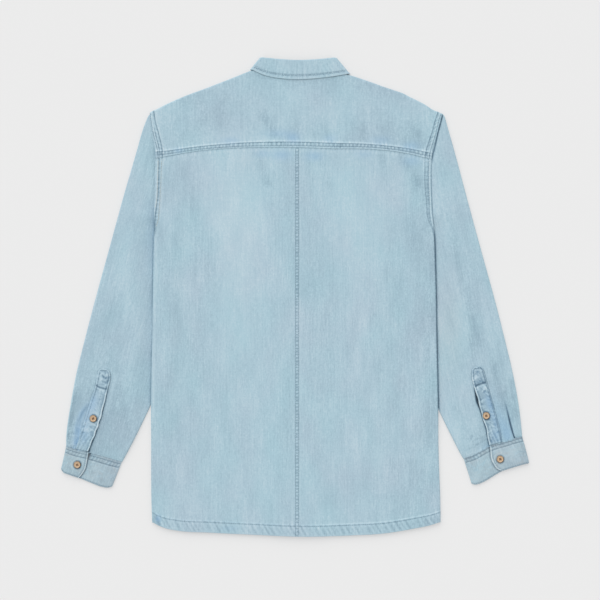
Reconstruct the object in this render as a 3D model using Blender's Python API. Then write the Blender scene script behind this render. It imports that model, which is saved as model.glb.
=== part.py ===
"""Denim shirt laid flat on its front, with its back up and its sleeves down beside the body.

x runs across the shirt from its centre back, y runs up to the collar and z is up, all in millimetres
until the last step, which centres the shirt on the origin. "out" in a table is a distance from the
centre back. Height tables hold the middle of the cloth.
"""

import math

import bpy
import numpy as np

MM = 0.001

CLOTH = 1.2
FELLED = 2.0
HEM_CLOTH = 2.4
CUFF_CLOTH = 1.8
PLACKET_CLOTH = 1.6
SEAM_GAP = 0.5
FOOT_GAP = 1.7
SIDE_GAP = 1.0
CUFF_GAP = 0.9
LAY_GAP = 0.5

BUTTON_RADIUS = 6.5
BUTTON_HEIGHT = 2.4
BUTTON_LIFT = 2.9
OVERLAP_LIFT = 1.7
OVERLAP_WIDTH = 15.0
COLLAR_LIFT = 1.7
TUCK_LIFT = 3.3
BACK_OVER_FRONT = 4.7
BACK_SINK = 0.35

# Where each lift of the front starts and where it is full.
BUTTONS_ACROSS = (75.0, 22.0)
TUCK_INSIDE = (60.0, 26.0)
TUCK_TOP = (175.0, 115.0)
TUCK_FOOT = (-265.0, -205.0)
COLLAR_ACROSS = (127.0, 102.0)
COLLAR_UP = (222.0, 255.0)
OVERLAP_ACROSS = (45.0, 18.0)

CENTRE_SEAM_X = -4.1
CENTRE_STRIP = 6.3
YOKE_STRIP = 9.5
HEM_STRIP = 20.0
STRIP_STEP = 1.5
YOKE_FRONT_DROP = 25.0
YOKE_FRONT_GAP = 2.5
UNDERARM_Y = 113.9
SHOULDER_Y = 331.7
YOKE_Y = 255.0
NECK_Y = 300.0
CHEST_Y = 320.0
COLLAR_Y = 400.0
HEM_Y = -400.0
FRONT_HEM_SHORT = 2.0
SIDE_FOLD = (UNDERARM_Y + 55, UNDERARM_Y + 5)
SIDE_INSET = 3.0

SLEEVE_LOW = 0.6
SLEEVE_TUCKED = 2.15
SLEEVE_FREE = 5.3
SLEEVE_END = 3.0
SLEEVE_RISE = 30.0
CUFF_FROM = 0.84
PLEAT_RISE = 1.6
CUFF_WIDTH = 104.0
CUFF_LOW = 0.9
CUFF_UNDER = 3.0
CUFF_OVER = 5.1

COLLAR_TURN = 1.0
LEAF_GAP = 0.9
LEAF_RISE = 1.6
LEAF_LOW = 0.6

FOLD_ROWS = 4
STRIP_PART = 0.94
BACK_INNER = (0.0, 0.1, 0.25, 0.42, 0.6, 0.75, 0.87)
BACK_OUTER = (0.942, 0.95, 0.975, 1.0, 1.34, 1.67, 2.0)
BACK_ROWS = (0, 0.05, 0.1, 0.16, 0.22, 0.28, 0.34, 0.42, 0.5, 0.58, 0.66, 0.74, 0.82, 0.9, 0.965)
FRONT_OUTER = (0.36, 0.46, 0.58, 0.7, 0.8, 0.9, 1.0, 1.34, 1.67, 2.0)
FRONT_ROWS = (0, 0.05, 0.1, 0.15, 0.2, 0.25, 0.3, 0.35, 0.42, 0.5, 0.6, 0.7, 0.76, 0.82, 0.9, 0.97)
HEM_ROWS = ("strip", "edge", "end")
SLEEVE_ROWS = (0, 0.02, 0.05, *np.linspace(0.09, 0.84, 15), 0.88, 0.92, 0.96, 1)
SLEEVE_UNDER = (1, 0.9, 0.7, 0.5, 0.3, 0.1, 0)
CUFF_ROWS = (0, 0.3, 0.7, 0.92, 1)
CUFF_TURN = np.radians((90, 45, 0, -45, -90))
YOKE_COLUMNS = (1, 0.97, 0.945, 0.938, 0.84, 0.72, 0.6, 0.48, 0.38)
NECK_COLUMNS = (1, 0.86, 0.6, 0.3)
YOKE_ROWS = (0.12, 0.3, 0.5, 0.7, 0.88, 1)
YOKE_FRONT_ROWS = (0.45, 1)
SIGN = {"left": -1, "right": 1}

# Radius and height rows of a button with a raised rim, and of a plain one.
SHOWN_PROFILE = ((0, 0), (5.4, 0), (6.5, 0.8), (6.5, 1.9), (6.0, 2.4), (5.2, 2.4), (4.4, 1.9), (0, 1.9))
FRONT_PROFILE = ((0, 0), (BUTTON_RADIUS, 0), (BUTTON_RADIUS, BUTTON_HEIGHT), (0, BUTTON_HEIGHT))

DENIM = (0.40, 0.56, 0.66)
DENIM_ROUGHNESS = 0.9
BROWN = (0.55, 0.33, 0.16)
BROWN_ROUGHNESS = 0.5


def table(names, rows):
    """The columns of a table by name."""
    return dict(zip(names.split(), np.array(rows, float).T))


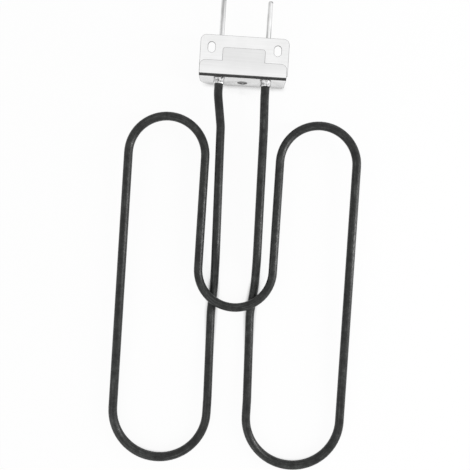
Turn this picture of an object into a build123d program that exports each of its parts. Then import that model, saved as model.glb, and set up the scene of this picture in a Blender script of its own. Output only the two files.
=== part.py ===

(BRIEF): Copy, please, exactly the lines that start at the first line of the data and end at the line containing "LEAF_LOW = 0.6", both kept and no others.

(THE SOLUTION):
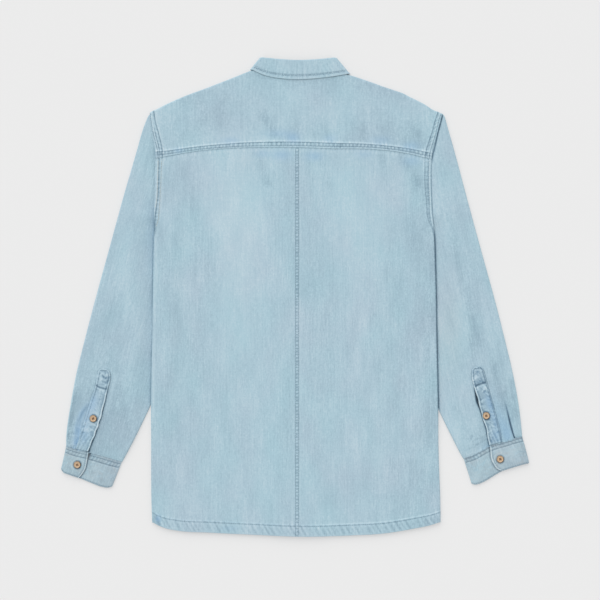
Reconstruct the object in this render as a 3D model using Blender's Python API. Then write the Blender scene script behind this render. It imports that model, which is saved as model.glb.
=== part.py ===
"""Denim shirt laid flat on its front, with its back up and its sleeves down beside the body.

x runs across the shirt from its centre back, y runs up to the collar and z is up, all in millimetres
until the last step, which centres the shirt on the origin. "out" in a table is a distance from the
centre back. Height tables hold the middle of the cloth.
"""

import math

import bpy
import numpy as np

MM = 0.001

CLOTH = 1.2
FELLED = 2.0
HEM_CLOTH = 2.4
CUFF_CLOTH = 1.8
PLACKET_CLOTH = 1.6
SEAM_GAP = 0.5
FOOT_GAP = 1.7
SIDE_GAP = 1.0
CUFF_GAP = 0.9
LAY_GAP = 0.5

BUTTON_RADIUS = 6.5
BUTTON_HEIGHT = 2.4
BUTTON_LIFT = 2.9
OVERLAP_LIFT = 1.7
OVERLAP_WIDTH = 15.0
COLLAR_LIFT = 1.7
TUCK_LIFT = 3.3
BACK_OVER_FRONT = 4.7
BACK_SINK = 0.35

# Where each lift of the front starts and where it is full.
BUTTONS_ACROSS = (75.0, 22.0)
TUCK_INSIDE = (60.0, 26.0)
TUCK_TOP = (175.0, 115.0)
TUCK_FOOT = (-265.0, -205.0)
COLLAR_ACROSS = (127.0, 102.0)
COLLAR_UP = (222.0, 255.0)
OVERLAP_ACROSS = (45.0, 18.0)

CENTRE_SEAM_X = -4.1
CENTRE_STRIP = 6.3
YOKE_STRIP = 9.5
HEM_STRIP = 20.0
STRIP_STEP = 1.5
YOKE_FRONT_DROP = 25.0
YOKE_FRONT_GAP = 2.5
UNDERARM_Y = 113.9
SHOULDER_Y = 331.7
YOKE_Y = 255.0
NECK_Y = 300.0
CHEST_Y = 320.0
COLLAR_Y = 400.0
HEM_Y = -400.0
FRONT_HEM_SHORT = 2.0
SIDE_FOLD = (UNDERARM_Y + 55, UNDERARM_Y + 5)
SIDE_INSET = 3.0

SLEEVE_LOW = 0.6
SLEEVE_TUCKED = 2.15
SLEEVE_FREE = 5.3
SLEEVE_END = 3.0
SLEEVE_RISE = 30.0
CUFF_FROM = 0.84
PLEAT_RISE = 1.6
CUFF_WIDTH = 104.0
CUFF_LOW = 0.9
CUFF_UNDER = 3.0
CUFF_OVER = 5.1

COLLAR_TURN = 1.0
LEAF_GAP = 0.9
LEAF_RISE = 1.6
LEAF_LOW = 0.6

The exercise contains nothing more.